Imagen: Alacran Pictures, Tornasol Films, Entre Chien et Loup, Ukbar Films, El Hombre Que Mató a Don Quijote AIE, Carisco Producciones AIE, Recorded Picture Company |
La película, aunque de aventura y comedia, se desenvuelve como una crítica a la industria del cine; a la manera en la que un cineasta al margen de la misma debe venderse al mejor postor con tal de hacer realidad su sueño por falta de recursos. Stellan Skarsgård, como el ejecutivo que financia la obra de Toby, representa una de las poderosas fuerzas que mueven la vida personal y profesional de los creadores. Y es ahí donde Gilliam hace referencia al poder destructivo del arte; el pueblo donde Toby filmó —que, apropiadamente,, lleva el nombre de Los Sueños— y sus habitantes han seguido caminos oscuros e inesperados, e incluso él mismo ha visto su carrera caer a pique, al menos creativamente, desde el éxito de antaño. Gilliam, un director con varios bodrios en su haber, impregna todavía más de su vida en el que, claramente, debe ser su esfuerzo más personal hasta la fecha.
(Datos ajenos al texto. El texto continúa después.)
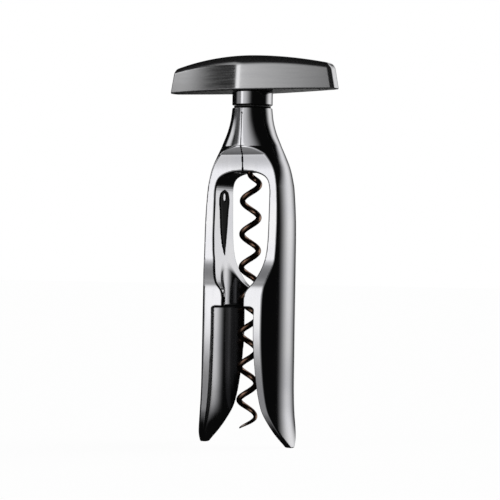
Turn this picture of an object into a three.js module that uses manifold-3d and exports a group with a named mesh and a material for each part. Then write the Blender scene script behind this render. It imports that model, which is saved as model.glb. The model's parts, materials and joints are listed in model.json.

Y aunque El Hombre que Mató a Don Quijote intenta desesperadamente ser graciosa (como cuando alguien confunde la palabra "teléfono" por "elefante", o como cuando Toby usa una mazorca como espada), el montaje no es el mejor y la falta de presupuesto se nota en todo momento, Gilliam nos complace con un trabajo honesto muy cercano a su corazón. Enfrentando a un temible gigante cual Quijote, el emblemático director sale triunfante a pesar de todo. "No puedo morir, excepto liberándome de mis sueños", declara Javier durante el clímax de la película. Las palabras salen de su boca, pero vienen de la pluma de un hombre que, después de un largo suplicio, bien podría ahora hacer valerlas.